On the day Phil died, Pakistan—neighboring India’s longtime foe—claimed it had conducted five nuclear tests. By late in the day, news of Phil’s tragic death had superseded that alarming announcement on many newscasts across the nation. Numerous friends and some family members learned about Phil’s horrible fate along with millions of others.
JOHN HARTMANN:
Nobody could have expected it. I didn’t even believe it when I first heard it. And I went down there instantly from the phone call that announced it to me to prove that it wasn’t true. But I heard the radio guys talking about it, and guys on radio don’t say things that way unless they’re true. By the time I got to the house, I was concerned about the children and I accepted that [Phil and Brynn] were gone.
I knew it was a murder-suicide before I got there. I was not allowed in the house that day because it was a crime scene. But I went straight to where the children were [the West Valley police station] and started to take care of them. That was the issue.

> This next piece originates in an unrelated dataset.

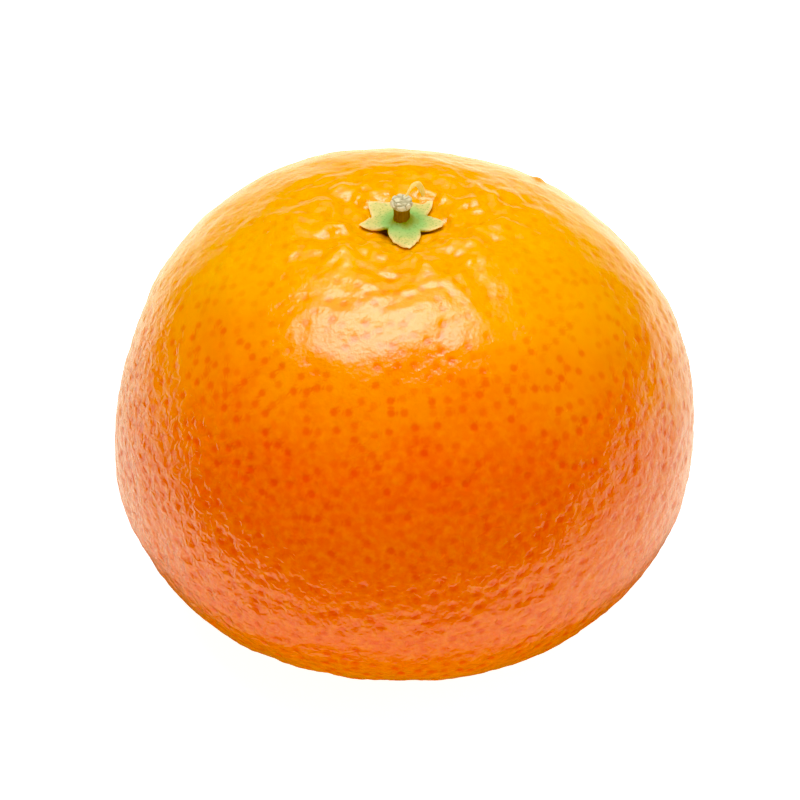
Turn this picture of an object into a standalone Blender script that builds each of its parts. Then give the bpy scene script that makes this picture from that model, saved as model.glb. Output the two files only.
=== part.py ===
"""A whole mandarin as picked, resting on its blossom end, with its calyx and a cut stub of stem.

Metres, +Z up. The origin is on the surface that the fruit rests on, under the stem.
Azimuths turn from +X towards +Y, and the side that faces -Y is the front.
"""

import math

import bmesh
import bpy
from mathutils import Vector, noise

# The fruit: two rounded halves that meet at the waist, its widest level.
HALF_WIDTH = 0.0317
CROWN = 0.0275  # waist to the top, before the stem end sinks in
KEEL = 0.0217  # waist to where the underside would close
WAIST = 0.0213  # height of the waist, which leaves a small flat spot to rest on
CROWN_FULLNESS = 2.15  # 2 is an ellipse, and more is squarer
KEEL_FULLNESS = 2.85
FOOT_ROUNDING = 0.0002  # how softly the skin turns into the flat spot

# Swellings of the skin: azimuth and elevation from the waist's centre, spread in degrees, height.
SWELLINGS = (
    (6, 4, 26, 0.0003),
    (27, 32, 12, -0.0003),
    (76, 53, 18, -0.0004),
    (126, 48, 26, 0.0005),
    (171, 13, 15, -0.0007),
    (-171, -9, 14, 0.0004),
    (-154, -31, 12, -0.0002),
    (-136, -46, 15, 0.0009),
    (-98, -54, 20, -0.0006),
    (-58, -50, 13, 0.0003),
    (-32, -38, 19, -0.0008),
    (70, -20, 24, 0.0004),
    (115, -35, 18, -0.0004),
    (150, -10, 16, 0.0003),
)

# The stem end: a dimple whose skin is gathered in folds between the segments inside.
STEM_DIMPLE_DEPTH = 0.0028
STEM_DIMPLE_RADIUS = 0.0060
SEGMENTS = 10
FOLD_HEIGHT = 0.00013
FOLD_RADIUS = 0.0085
LUMP_HEIGHT = 0.00035  # uneven lumps of the skin round the stem end
LUMP_SIZE = 0.0034

# The blossom end: a shallow pit in the flat spot.
BLOSSOM_PIT_DEPTH = 0.0009
BLOSSOM_PIT_RADIUS = 0.0026

FRUIT_SIDES = 84
FRUIT_RINGS = 50
POLE_CROWDING = 0.045  # draws rings towards the two ends, where the skin bends most

# The calyx: a green disc with five sepals that arch out and down onto the skin.
GAP = 0.0003  # kept between one piece and the next
SEPALS = (  # azimuth of the tip, its distance from the stem, half the root's width, slimness
    (138, 0.0050, 34, 0.9),
    (198, 0.0050, 30, 1.5),
    (279, 0.0050, 42, 0.8),
    (348, 0.0046, 34, 1.1),
    (48, 0.0051, 38, 1.1),
)
DISC_RADIUS = 0.0026  # out to the notches between the sepals
SEPAL_THICKNESS = 0.0006
DISC_THICKNESS = 0.0007
SEPAL_ARCH = 0.00035
COLLAR_RADIUS = 0.0016
COLLAR_HEIGHT = 0.00025
CALYX_SIDES = 120
CALYX_RINGS = 9

# The stem stub: a short neck under a dried, knobbly cut end.
NECK_RADIUS = 0.00100
CUT_END_RADIUS = 0.00120
STUB_HEIGHT = 0.0024
CUT_END_THICKNESS = 0.0007
PITH_DEPTH = 0.0002
KNOBS = 5
KNOB_HEIGHT = 0.00014
STUB_SIDES = 30

# The strand of bark torn from the cut end: it rises to the back right and droops over.
STRAND_RADIUS = 0.00032
STRAND_ROUTE = (  # from the middle of the cut end: right, back, up
    (0.0002, 0.0002, -0.0006),
    (0.0006, 0.0006, 0.0004),
    (0.0011, 0.0010, 0.0010),
    (0.0016, 0.0013, 0.0010),
    (0.0021, 0.0015, 0.0003),
    (0.0023, 0.0016, -0.0007),
)
STRAND_SIDES = 8
STRAND_STEPS = 14


def direction(azimuth, elevation):
    """Unit vector from two angles in degrees."""
    a, e = math.radians(azimuth), math.radians(elevation)
    return Vector((math.cos(e) * math.cos(a), math.cos(e) * math.sin(a), math.sin(e)))


SWELLING_CENTRES = [
    (direction(azimuth, elevation), math.radians(spread), height)
    for azimuth, elevation, spread, height in SWELLINGS
]


def smooth_max(a, b, softness):
    """The larger of a and b, rounded over where they are within softness of each other."""
    share = min(max(0.5 + 0.5 * (a - b) / softness, 0.0), 1.0)
    return b + (a - b) * share + softness * share * (1.0 - share)


def skin_point(polar, azimuth):
    """A point of the skin, by its angle from the stem axis and round it, in radians."""
    sine, cosine = math.sin(polar), math.cos(polar)
    above = cosine > 0
    length, fullness = (CROWN, CROWN_FULLNESS) if above else (KEEL, KEEL_FULLNESS)
    reach = (sine / HALF_WIDTH) ** fullness + (abs(cosine) / length) ** fullness
    reach **= -1.0 / fullness
    ray = Vector((sine * math.cos(azimuth), sine * math.sin(azimuth), cosine))
    for centre, spread, height in SWELLING_CENTRES:
        reach += height * math.exp(-((ray.angle(centre) / spread) ** 2))
    point = ray * reach
    from_axis = math.hypot(point.x, point.y)
    if above:
        point.z += stem_end_relief(point, from_axis, azimuth)
        point.z += WAIST
        return point
    point.z = smooth_max(point.z + WAIST, 0.0, FOOT_ROUNDING)
    point.z += BLOSSOM_PIT_DEPTH * math.exp(-((from_axis / BLOSSOM_PIT_RADIUS) ** 4))
    return point


def stem_end_relief(point, from_axis, azimuth):
    """How far the skin rises round the stem: the dimple, the folds in it and its lumps."""
    dimple = STEM_DIMPLE_DEPTH * math.exp(-((from_axis / STEM_DIMPLE_RADIUS) ** 2))
    near = from_axis / FOLD_RADIUS
    strength = near * near * math.exp(1.0 - near * near)
    fold = FOLD_HEIGHT * math.cos(SEGMENTS * azimuth + 1.4 * math.sin(3 * azimuth))
    lump = LUMP_HEIGHT * noise.noise(point / LUMP_SIZE)
    return strength * (fold + lump) - dimple


def skin_height(from_axis, azimuth):
    """Height of the skin near the stem, at a distance from the stem axis."""
    polar = from_axis / CROWN
    for _ in range(8):
        point = skin_point(polar, azimuth)
        polar *= from_axis / math.hypot(point.x, point.y)
    return skin_point(polar, azimuth).z


def material(name, colour, roughness):
    """A Principled material with one plain finish."""
    made = bpy.data.materials.new(name)
    made.use_nodes = True
    shader = made.node_tree.nodes["Principled BSDF"]
    shader.inputs["Base Color"].default_value = (*colour, 1.0)
    shader.inputs["Roughness"].default_value = roughness
    shader.inputs["Metallic"].default_value = 0.0
    return made


def add_object(name, mesh_maker, finish, place=(0.0, 0.0, 0.0)):
    """Makes a mesh object from a function that fills a bmesh, and places it."""
    shape = bmesh.new()
    mesh_maker(shape)
    bmesh.ops.recalc_face_normals(shape, faces=shape.faces)
    mesh = bpy.data.meshes.new(name)
    shape.to_mesh(mesh)
    shape.free()
    mesh.shade_smooth()
    mesh.set_sharp_from_angle(angle=math.radians(50))
    mesh.materials.append(finish)
    made = bpy.data.objects.new(name, mesh)
    made.location = place
    bpy.context.scene.collection.objects.link(made)
    return made


def add_loops(shape, loops, first=None, last=None):
    """Skins loops of points with quads, and closes each end on a pole point or with one face."""
    rows = [[shape.verts.new(point) for point in loop] for loop in loops]
    for row, following in zip(rows, rows[1:]):
        for i in range(len(row)):
            j = (i + 1) % len(row)
            shape.faces.new((row[i], row[j], following[j], following[i]))
    for row, pole in ((rows[0], first), (rows[-1], last)):
        if pole is None:
            shape.faces.new(row)
            continue
        tip = shape.verts.new(pole)
        for i in range(len(row)):
            shape.faces.new((row[i], row[(i + 1) % len(row)], tip))


def around(sides):
    """Azimuths that divide a turn evenly, in radians."""
    return [math.tau * i / sides for i in range(sides)]


def make_fruit(shape):
    """The fruit is one solid, from the stem's dimple down to the blossom end."""
    loops = []
    for ring in range(1, FRUIT_RINGS):
        share = ring / FRUIT_RINGS
        polar = math.pi * (share - POLE_CROWDING * math.sin(math.tau * share))
        loops.append([skin_point(polar, a) for a in around(FRUIT_SIDES)])
    add_loops(shape, loops, skin_point(0.0, 0.0), skin_point(math.pi, 0.0))


def calyx_edge(azimuth):
    """Distance from the stem to the calyx's edge: the disc, or a sepal where one grows."""
    reach = DISC_RADIUS
    for tip, length, half_width, slimness in SEPALS:
        turn = math.radians(tip) - azimuth
        away = abs(math.atan2(math.sin(turn), math.cos(turn))) / math.radians(half_width)
        if away < 1.0:
            reach = max(reach, DISC_RADIUS + (length - DISC_RADIUS) * (1.0 - away) ** slimness)
    return reach


def calyx_under(from_axis, azimuth):
    """The calyx's underside: it clears the skin, and each sepal arches between root and tip."""
    share = min(from_axis / calyx_edge(azimuth), 1.0)
    arch = SEPAL_ARCH * math.sin(math.pi * share) ** 2
    return skin_height(from_axis, azimuth) + GAP + arch


def calyx_top(from_axis, azimuth):
    """The calyx's upper side: thick at the disc, thin at the tips, with a collar round the stem."""
    thinning = min(from_axis / DISC_RADIUS, 1.0) ** 2
    thickness = DISC_THICKNESS + (SEPAL_THICKNESS - DISC_THICKNESS) * thinning
    collar = COLLAR_HEIGHT * math.exp(-((from_axis / COLLAR_RADIUS) ** 4))
    return calyx_under(from_axis, azimuth) + thickness + collar


def seat_height():
    """The level middle of the calyx, which carries the stem stub."""
    return max(calyx_top(NECK_RADIUS, azimuth) for azimuth in around(CALYX_SIDES))


def make_calyx(shape):
    """The calyx: underside, edge and top of one closed body, out from the stem and back."""
    seat = seat_height()

    def loop(share, height):
        points = []
        for azimuth in around(CALYX_SIDES):
            reach = share * calyx_edge(azimuth)
            across = (reach * math.cos(azimuth), reach * math.sin(azimuth))
            points.append((*across, height(reach, azimuth)))
        return points

    def seated_top(reach, azimuth):
        return seat if reach < CUT_END_RADIUS else calyx_top(reach, azimuth)

    shares = [ring / CALYX_RINGS for ring in range(1, CALYX_RINGS + 1)]
    under = [loop(share, calyx_under) for share in shares]
    top = [loop(share, seated_top) for share in reversed(shares)]
    low_pole = (0.0, 0.0, skin_point(0.0, 0.0).z + GAP)
    add_loops(shape, under + top, low_pole, (0.0, 0.0, seat))


def make_stub(shape):
    """The stub is turned: a flared foot, the neck, and the cut end, whose rim is knobbly."""
    neck_top = STUB_HEIGHT - CUT_END_THICKNESS
    outline = (
        (NECK_RADIUS * 1.15, 0.0),
        (NECK_RADIUS, 0.0003),
        (NECK_RADIUS * 0.96, neck_top * 0.6),
        (NECK_RADIUS * 1.04, neck_top * 0.9),
        (CUT_END_RADIUS * 0.98, neck_top + 0.0001),
        (CUT_END_RADIUS, STUB_HEIGHT - 0.0002),
        (CUT_END_RADIUS * 0.84, STUB_HEIGHT),
        (CUT_END_RADIUS * 0.45, STUB_HEIGHT - PITH_DEPTH * 0.4),
    )
    loops = []
    for radius, height in outline:
        on_cut_end = min(height / neck_top, 1.0) ** 4 * (radius / CUT_END_RADIUS)
        loop = []
        for azimuth in around(STUB_SIDES):
            knob = KNOB_HEIGHT * math.cos(KNOBS * azimuth + 0.6 * math.sin(azimuth))
            wide = radius + knob * 0.5 * on_cut_end
            rise = knob * on_cut_end if height > neck_top else 0.0
            across = (wide * math.cos(azimuth), wide * math.sin(azimuth))
            loop.append((*across, height + rise))
        loops.append(loop)
    add_loops(shape, loops, None, (0.0, 0.0, STUB_HEIGHT - PITH_DEPTH))


def along(route, share):
    """A point of the smooth Catmull-Rom curve through a route's points."""
    points = [Vector(p) for p in route]
    spans = len(points) - 1
    span = min(int(share * spans), spans - 1)
    part = share * spans - span
    before, start = points[max(span - 1, 0)], points[span]
    end, after = points[span + 1], points[min(span + 2, spans)]
    return 0.5 * (
        2.0 * start
        + (end - before) * part
        + (2.0 * before - 5.0 * start + 4.0 * end - after) * part**2
        + (3.0 * start - before - 3.0 * end + after) * part**3
    )


def make_strand(shape):
    """The strand is a thin tapered fibre, with its root sunk in the cut end."""
    loops = []
    for step in range(STRAND_STEPS + 1):
        share = step / STRAND_STEPS
        here = along(STRAND_ROUTE, share)
        ahead = along(STRAND_ROUTE, min(share + 0.02, 1.0))
        behind = along(STRAND_ROUTE, max(share - 0.02, 0.0))
        heading = (ahead - behind).normalized()
        side = heading.cross(Vector((1.0, -1.0, 0.0))).normalized()
        other = heading.cross(side)
        radius = STRAND_RADIUS * (1.0 - 0.3 * share)
        loop = [
            here + radius * (side * math.cos(turn) + other * math.sin(turn))
            for turn in around(STRAND_SIDES)
        ]
        loops.append(loop)
    add_loops(shape, loops)


for old in list(bpy.data.objects):
    bpy.data.objects.remove(old)

rind = material("rind", (0.90, 0.26, 0.01), 0.38)
sepal_green = material("sepal_green", (0.42, 0.55, 0.20), 0.60)
dried_stem = material("dried_stem", (0.50, 0.44, 0.28), 0.80)

add_object("fruit", make_fruit, rind)
add_object("calyx", make_calyx, sepal_green)
foot = seat_height() + GAP
stub = add_object("stem_stub", make_stub, dried_stem, (0.0, 0.0, foot))
strand = add_object("strand_guide", make_strand, dried_stem, (0.0, 0.0, foot + STUB_HEIGHT))
strand.hide_render = True
strand.display_type = "WIRE"
join = stub.modifiers.new("strand", "BOOLEAN")
join.operation = "UNION"
join.object = strand
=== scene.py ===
"""A mandarin as picked: pitted waxy peel, a green calyx and a dried cut stub of stem.

Metres, +Z up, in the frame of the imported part. Azimuths turn from +X towards +Y, and the side
that faces -Y is the front, which the photograph shows from above.
"""

import math

import bmesh
import bpy
from mathutils import Matrix, Vector, noise
from mathutils.bvhtree import BVHTree
from mathutils.kdtree import KDTree


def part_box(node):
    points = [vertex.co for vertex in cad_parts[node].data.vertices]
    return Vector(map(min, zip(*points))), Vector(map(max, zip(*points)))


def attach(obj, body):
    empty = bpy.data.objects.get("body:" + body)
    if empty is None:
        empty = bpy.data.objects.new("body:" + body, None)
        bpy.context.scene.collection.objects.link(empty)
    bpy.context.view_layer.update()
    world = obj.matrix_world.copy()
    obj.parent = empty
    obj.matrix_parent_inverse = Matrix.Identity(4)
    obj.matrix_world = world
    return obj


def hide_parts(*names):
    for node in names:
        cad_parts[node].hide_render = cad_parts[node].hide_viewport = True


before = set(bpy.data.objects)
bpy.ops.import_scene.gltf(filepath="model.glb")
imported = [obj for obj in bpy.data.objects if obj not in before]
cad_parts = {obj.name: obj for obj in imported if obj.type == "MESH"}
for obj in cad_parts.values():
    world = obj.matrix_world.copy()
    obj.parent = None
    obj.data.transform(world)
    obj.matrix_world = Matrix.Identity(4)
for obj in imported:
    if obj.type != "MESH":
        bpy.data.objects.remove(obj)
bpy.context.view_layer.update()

# The fruit's peel. A mandarin's peel is a thin leathery skin under natural wax. It is dotted all
# over with oil glands, which show as darker, redder dots and sink in a little as the fruit dries.
# It grows from the stem's dimple, where it puckers, to the scar at the blossom end.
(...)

PAUL HARTMANN (FROM CANADA’S
NATIONAL POST
):
I had gone to town to get some plumbing parts and I was enjoying the ride, but when I pulled up to the house, there was my wife in the driveway. She had this look on her face that made me want to turn the car around.… I went inside and turned on the TV and there was my brother John, in front of Phil’s house, with a police lady. They were wheeling two people away.
NANCY HARTMANN MARTINO:
Mom would have reacted poorly to Phil’s death. Thank God, when he was killed, she was with me up at our ranch in [California’s] Anza Valley. If she’d have been home alone, turned on her TV and seen that, I don’t know what would have happened.

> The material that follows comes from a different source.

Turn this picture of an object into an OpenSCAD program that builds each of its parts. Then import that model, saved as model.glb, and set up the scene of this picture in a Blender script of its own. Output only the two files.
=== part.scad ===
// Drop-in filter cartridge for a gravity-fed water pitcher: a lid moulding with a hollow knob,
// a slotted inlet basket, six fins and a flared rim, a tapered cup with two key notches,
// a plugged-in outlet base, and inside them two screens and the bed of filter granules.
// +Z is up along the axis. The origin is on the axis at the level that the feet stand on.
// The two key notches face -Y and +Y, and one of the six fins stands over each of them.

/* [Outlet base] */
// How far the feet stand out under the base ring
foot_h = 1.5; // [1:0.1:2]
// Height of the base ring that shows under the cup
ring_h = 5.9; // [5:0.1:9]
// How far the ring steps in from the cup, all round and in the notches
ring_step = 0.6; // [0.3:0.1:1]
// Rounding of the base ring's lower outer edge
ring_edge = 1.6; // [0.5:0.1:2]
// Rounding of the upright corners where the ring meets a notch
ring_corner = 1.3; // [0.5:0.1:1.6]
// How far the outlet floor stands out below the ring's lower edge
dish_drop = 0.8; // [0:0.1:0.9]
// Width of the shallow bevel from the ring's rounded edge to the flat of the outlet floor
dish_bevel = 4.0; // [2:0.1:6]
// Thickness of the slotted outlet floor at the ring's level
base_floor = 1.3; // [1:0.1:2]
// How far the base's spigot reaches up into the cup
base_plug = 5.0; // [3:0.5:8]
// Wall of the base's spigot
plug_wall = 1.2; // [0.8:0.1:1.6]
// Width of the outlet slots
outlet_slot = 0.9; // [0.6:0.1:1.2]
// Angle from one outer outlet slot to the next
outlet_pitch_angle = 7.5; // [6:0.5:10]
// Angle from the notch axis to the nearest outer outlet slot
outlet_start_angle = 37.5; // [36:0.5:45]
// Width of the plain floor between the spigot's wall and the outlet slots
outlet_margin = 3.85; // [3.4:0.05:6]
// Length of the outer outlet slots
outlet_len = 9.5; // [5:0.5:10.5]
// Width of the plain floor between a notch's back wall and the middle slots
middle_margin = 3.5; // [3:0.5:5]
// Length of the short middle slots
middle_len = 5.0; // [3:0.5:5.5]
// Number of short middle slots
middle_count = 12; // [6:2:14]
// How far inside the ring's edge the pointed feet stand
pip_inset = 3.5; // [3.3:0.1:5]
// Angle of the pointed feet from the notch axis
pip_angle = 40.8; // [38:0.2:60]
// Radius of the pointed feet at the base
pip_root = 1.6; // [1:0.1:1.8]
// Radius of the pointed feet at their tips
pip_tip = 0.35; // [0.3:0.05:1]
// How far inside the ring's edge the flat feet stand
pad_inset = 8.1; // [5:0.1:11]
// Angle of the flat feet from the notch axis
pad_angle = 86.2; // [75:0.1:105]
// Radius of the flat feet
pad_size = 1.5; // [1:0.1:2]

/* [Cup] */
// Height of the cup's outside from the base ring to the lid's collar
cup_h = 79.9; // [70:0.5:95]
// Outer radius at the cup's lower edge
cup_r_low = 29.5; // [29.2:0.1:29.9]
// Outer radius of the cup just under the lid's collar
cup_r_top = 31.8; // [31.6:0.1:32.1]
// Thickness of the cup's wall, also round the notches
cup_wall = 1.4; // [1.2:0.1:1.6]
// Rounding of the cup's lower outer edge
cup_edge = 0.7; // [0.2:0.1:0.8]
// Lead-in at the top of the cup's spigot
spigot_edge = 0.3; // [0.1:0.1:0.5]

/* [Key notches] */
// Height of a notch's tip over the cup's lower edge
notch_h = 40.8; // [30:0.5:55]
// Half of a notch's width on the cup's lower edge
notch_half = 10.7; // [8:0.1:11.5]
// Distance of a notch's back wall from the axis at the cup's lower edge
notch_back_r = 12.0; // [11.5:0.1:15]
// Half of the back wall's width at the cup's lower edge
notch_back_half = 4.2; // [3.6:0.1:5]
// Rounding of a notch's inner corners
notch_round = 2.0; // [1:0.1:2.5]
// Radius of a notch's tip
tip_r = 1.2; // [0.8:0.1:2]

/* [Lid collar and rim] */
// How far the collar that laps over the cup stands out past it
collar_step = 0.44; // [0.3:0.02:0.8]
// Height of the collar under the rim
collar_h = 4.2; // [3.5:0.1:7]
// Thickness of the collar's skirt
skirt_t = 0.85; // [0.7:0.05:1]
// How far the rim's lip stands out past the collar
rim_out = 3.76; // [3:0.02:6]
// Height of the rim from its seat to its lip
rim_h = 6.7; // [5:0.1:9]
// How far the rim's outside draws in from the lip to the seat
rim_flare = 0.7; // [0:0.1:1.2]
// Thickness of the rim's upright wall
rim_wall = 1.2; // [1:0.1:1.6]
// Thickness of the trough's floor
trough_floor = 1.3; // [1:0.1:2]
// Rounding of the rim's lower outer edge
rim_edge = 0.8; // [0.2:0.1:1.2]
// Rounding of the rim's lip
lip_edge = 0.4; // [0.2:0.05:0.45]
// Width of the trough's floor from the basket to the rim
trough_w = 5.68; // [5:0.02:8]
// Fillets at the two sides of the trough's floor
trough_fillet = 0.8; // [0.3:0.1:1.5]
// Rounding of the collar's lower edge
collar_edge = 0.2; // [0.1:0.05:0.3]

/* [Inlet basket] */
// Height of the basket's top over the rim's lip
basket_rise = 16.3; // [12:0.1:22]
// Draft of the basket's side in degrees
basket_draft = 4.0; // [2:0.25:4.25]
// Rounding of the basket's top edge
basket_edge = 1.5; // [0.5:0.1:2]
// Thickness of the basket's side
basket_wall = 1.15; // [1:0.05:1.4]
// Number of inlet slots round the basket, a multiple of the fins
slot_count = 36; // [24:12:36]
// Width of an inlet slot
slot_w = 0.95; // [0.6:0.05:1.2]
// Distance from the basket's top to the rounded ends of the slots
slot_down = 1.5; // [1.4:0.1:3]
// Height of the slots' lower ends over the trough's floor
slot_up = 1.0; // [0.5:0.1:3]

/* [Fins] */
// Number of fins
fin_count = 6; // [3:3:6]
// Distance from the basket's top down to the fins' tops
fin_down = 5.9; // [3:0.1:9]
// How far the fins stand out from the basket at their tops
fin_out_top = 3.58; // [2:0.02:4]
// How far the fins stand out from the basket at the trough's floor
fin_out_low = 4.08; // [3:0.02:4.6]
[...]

LEXIE SLAVICH (JOHN HARTMANN’S EX-WIFE):
I was moving to Northern California to start my business. And Ohara and [her then-boyfriend] Patrick were driving with me in my Accord, and the [moving] truck was behind us. The minute we pulled out of my parents’ home in Loma Linda, Arizona, that’s when I came across the news. As we headed into the mountains we couldn’t get any reception on our cell phones. But John’s wife Valerie finally reached us when we were approaching Phoenix. I answered the phone and said [upbeat tone], “Hi, Val!” And she said, “I can tell from your voice you haven’t heard the news. Brynn shot Phil and then killed herself.” Ohara was driving and I just blurted out, “Brynn shot Phil and then killed herself!” And Ohara just freaked out. I said, “Pull this car over!” John wanted me to put [Ohara and Patrick] on an airplane to have them take care of Sean and Birgen, and I said, “We are not separating. We’re driving straight to L.A.”
OHARA HARTMANN:
I could tell right away that it was really bad news. Naturally, my first reaction was that something had happened to my dad or brother. I tensed up. My mom turns to me while I’m driving and says, “Brynn shot Phil and killed herself. They are both dead.” I remember breathing in so deep. I knew it was real, but I had no concept of how to process that information. Valerie told my mom that the kids were asking for my boyfriend and I, so we needed to get to L.A. as soon as we safely could. My boyfriend was in the moving truck, so I had to flag them down to pull over on the highway. When I did, I shared the news with him.